• **INSTRUCTIONS FOR THE TASK**: Below you will find a set of lines. Repeat them all exactly.
* BEGIN *
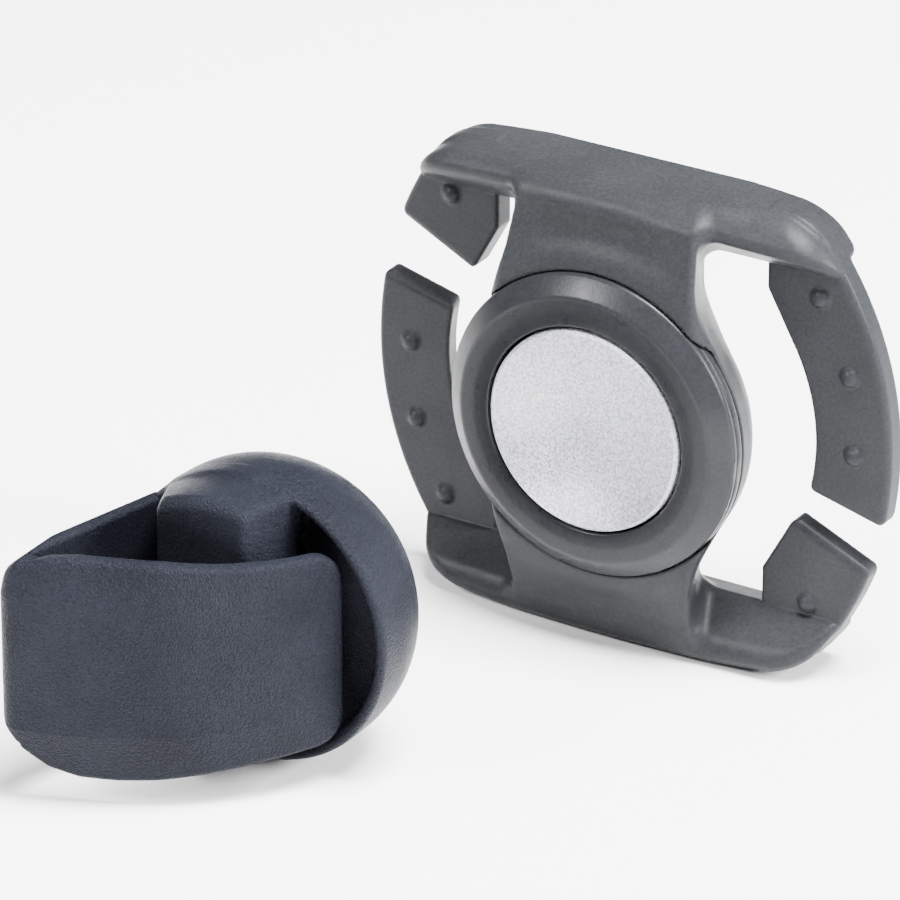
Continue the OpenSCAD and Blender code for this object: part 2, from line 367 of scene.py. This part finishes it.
def neck(x, y, z_abs):
    """Neck between the hub and a bar: its front slopes back to the bar's nose."""
    front = line_side(y, z_abs, NECK_NOSE, NECK_FOOT)
    front = round_max(front, NECK_FRONT - y, NECK_CREASE_R)
    half_w = NECK_HALF_W - NECK_TAPER * (y - NECK_TAPER_FROM)
    body = round_max(front, np.abs(x) - half_w, NECK_EDGE_R)
    body = round_max(body, y - NECK_BACK, NECK_EDGE_R)
    return round_max(body, z_abs - NECK_TOP, NECK_CREASE_R)


def hub(x, y, z):
    """Hub behind the ring, narrower towards its back."""
    r = np.hypot(x, z)
    flank = line_side(r, y, HUB_RIM, HUB_WAIST)
    shoulder = line_side(r, y, HUB_WAIST, HUB_TAIL)
    body = round_max(flank, shoulder, HUB_EDGE_R)
    body = round_max(body, y - HUB_BACK, HUB_EDGE_R)
    return round_max(body, HUB_FRONT - y, HUB_FRONT_R)


def seat(x, y, z):
    """Space for the ring, the magnet and its keeper."""
    r = np.hypot(x, z)
    ring = np.maximum(r - RING_R - RING_GAP, y - HUB_FRONT)
    well = np.maximum(r - WELL_R, y - WELL_BACK)
    return np.minimum(ring, well)


def carrier_field(x, y, z):
    """The carrier moulding; its left arms are the right ones turned half a turn."""
    turn = np.where(x < 0, -1.0, 1.0)
    fx, fz = x * turn, z * turn
    side, crown = outline(fx, fz)
    rim = round_max(side, crown, CORNER_R)
    body = round_min(bars(x, y, z, side, crown), arms(fx, y, fz, rim, turn), ARM_JOIN_R)
    body = np.minimum(body, round_min(body, pips(fx, y, fz), PIP_JOIN_R))
    core = round_min(neck(x, y, np.abs(z)), hub(x, y, z), HUB_JOIN_R)
    body = round_min(body, core, NECK_JOIN_R)
    return round_max(body, -seat(x, y, z), SEAT_EDGE_R)


# ---------- clip: x to the right, y into the cap, z up, from the cap's centre ----------

# Cap: a drum with a dome behind it, hollow on the rib's right
CAP_R = 8.45
CAP_RIM = 2.0
CAP_DEPTH = 9.0
CAP_FACE_R = 0.5
HOLLOW_LEFT = 2.45
HOLLOW_R = 7.75
HOLLOW_BACK = 1.95
HOLLOW_FLOOR_R = 0.4
HOLLOW_SIDE_R = 0.3
HOLLOW_EDGE_R = 0.7
POCKET_R = 5.06
POCKET_FRONT = 2.4
POCKET_HALF = 5.3

# Rib that the spoke lies against: its sides flare towards the cap
RIB_FRONT = -3.5
RIB_BACK = 1.2
RIB_LEFT = -3.7
RIB_RIGHT = 2.05
RIB_FOOT = -6.3
RIB_INSET = 0.05
RIB_FLARE = 0.5
RIB_FLARE_FROM = 0.5
RIB_FLARE_FOR = 4
RIB_SLANT = 0.18
RIB_NOSE_R = 0.7
RIB_SIDE_R = 0.3
RIB_EDGE_R = 0.45
RIB_FOOT_R = 0.5
RIB_JOIN_R = 0.3

# Spring band in plan: front wall on an arc, tight bend, straight back wall
BAND_T = 0.9
BAND_R = 19
BAND_CENTRE = (-11.7, 7.6)
BAND_EDGE_R = 0.3
BEND = (-8.0, -10.02)
BEND_R = 0.98
BEND_CUT = 0.3
BEND_CUT_R = 0.2
BEND_REACH = 1
WALL_END = (-6.0, 0.3)
FREE_ANGLE = math.radians(-22.5)
FREE_R = 1.9

# Band's height above and below the middle, at places along x
WALL_X = (-8.9, -8.3, -7.6, -6.5, -5, -3, -1, 1, 3, 5, 6.3)
WALL_TOP = (4.2, 5.1, 5.7, 6.15, 6.35, 6.3, 6.15, 5.85, 5.62, 5.45, 5.45)
WALL_FOOT = (3.5, 4.6, 5.5, 6.4, 6.85, 6.9, 6.8, 6.55, 6.2, 5.95, 5.95)
BACK_TOP_X = (-9, -8.6, -8)
BACK_TOP = (4.5, 5.3, 5.85)
BACK_FOOT_X = (-9, -8.6, -8, -7)
BACK_FOOT = (3.4, 4.0, 4.9, 5.85)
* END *
• **RESPONSE TO THE TASK**:
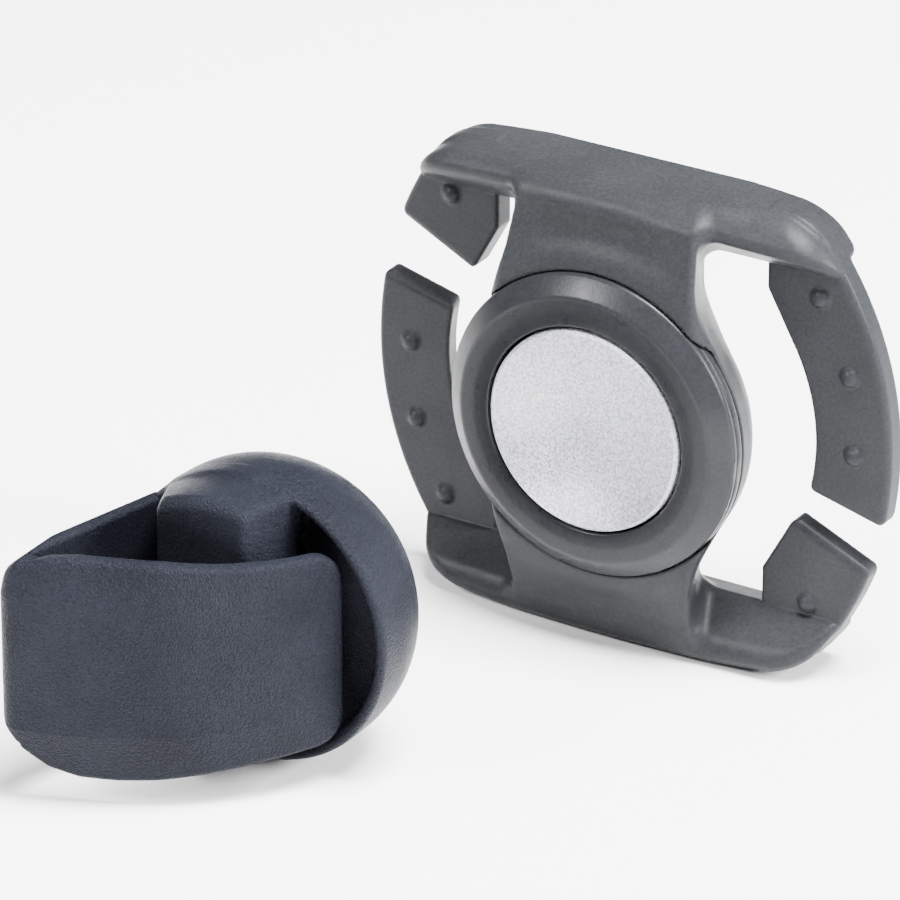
Continue the OpenSCAD and Blender code for this object: part 2, from line 367 of scene.py. This part finishes it.
def neck(x, y, z_abs):
    """Neck between the hub and a bar: its front slopes back to the bar's nose."""
    front = line_side(y, z_abs, NECK_NOSE, NECK_FOOT)
    front = round_max(front, NECK_FRONT - y, NECK_CREASE_R)
    half_w = NECK_HALF_W - NECK_TAPER * (y - NECK_TAPER_FROM)
    body = round_max(front, np.abs(x) - half_w, NECK_EDGE_R)
    body = round_max(body, y - NECK_BACK, NECK_EDGE_R)
    return round_max(body, z_abs - NECK_TOP, NECK_CREASE_R)


def hub(x, y, z):
    """Hub behind the ring, narrower towards its back."""
    r = np.hypot(x, z)
    flank = line_side(r, y, HUB_RIM, HUB_WAIST)
    shoulder = line_side(r, y, HUB_WAIST, HUB_TAIL)
    body = round_max(flank, shoulder, HUB_EDGE_R)
    body = round_max(body, y - HUB_BACK, HUB_EDGE_R)
    return round_max(body, HUB_FRONT - y, HUB_FRONT_R)


def seat(x, y, z):
    """Space for the ring, the magnet and its keeper."""
    r = np.hypot(x, z)
    ring = np.maximum(r - RING_R - RING_GAP, y - HUB_FRONT)
    well = np.maximum(r - WELL_R, y - WELL_BACK)
    return np.minimum(ring, well)


def carrier_field(x, y, z):
    """The carrier moulding; its left arms are the right ones turned half a turn."""
    turn = np.where(x < 0, -1.0, 1.0)
    fx, fz = x * turn, z * turn
    side, crown = outline(fx, fz)
    rim = round_max(side, crown, CORNER_R)
    body = round_min(bars(x, y, z, side, crown), arms(fx, y, fz, rim, turn), ARM_JOIN_R)
    body = np.minimum(body, round_min(body, pips(fx, y, fz), PIP_JOIN_R))
    core = round_min(neck(x, y, np.abs(z)), hub(x, y, z), HUB_JOIN_R)
    body = round_min(body, core, NECK_JOIN_R)
    return round_max(body, -seat(x, y, z), SEAT_EDGE_R)


# ---------- clip: x to the right, y into the cap, z up, from the cap's centre ----------

# Cap: a drum with a dome behind it, hollow on the rib's right
CAP_R = 8.45
CAP_RIM = 2.0
CAP_DEPTH = 9.0
CAP_FACE_R = 0.5
HOLLOW_LEFT = 2.45
HOLLOW_R = 7.75
HOLLOW_BACK = 1.95
HOLLOW_FLOOR_R = 0.4
HOLLOW_SIDE_R = 0.3
HOLLOW_EDGE_R = 0.7
POCKET_R = 5.06
POCKET_FRONT = 2.4
POCKET_HALF = 5.3

# Rib that the spoke lies against: its sides flare towards the cap
RIB_FRONT = -3.5
RIB_BACK = 1.2
RIB_LEFT = -3.7
RIB_RIGHT = 2.05
RIB_FOOT = -6.3
RIB_INSET = 0.05
RIB_FLARE = 0.5
RIB_FLARE_FROM = 0.5
RIB_FLARE_FOR = 4
RIB_SLANT = 0.18
RIB_NOSE_R = 0.7
RIB_SIDE_R = 0.3
RIB_EDGE_R = 0.45
RIB_FOOT_R = 0.5
RIB_JOIN_R = 0.3

# Spring band in plan: front wall on an arc, tight bend, straight back wall
BAND_T = 0.9
BAND_R = 19
BAND_CENTRE = (-11.7, 7.6)
BAND_EDGE_R = 0.3
BEND = (-8.0, -10.02)
BEND_R = 0.98
BEND_CUT = 0.3
BEND_CUT_R = 0.2
BEND_REACH = 1
WALL_END = (-6.0, 0.3)
FREE_ANGLE = math.radians(-22.5)
FREE_R = 1.9

# Band's height above and below the middle, at places along x
WALL_X = (-8.9, -8.3, -7.6, -6.5, -5, -3, -1, 1, 3, 5, 6.3)
WALL_TOP = (4.2, 5.1, 5.7, 6.15, 6.35, 6.3, 6.15, 5.85, 5.62, 5.45, 5.45)
WALL_FOOT = (3.5, 4.6, 5.5, 6.4, 6.85, 6.9, 6.8, 6.55, 6.2, 5.95, 5.95)
BACK_TOP_X = (-9, -8.6, -8)
BACK_TOP = (4.5, 5.3, 5.85)
BACK_FOOT_X = (-9, -8.6, -8, -7)
BACK_FOOT = (3.4, 4.0, 4.9, 5.85)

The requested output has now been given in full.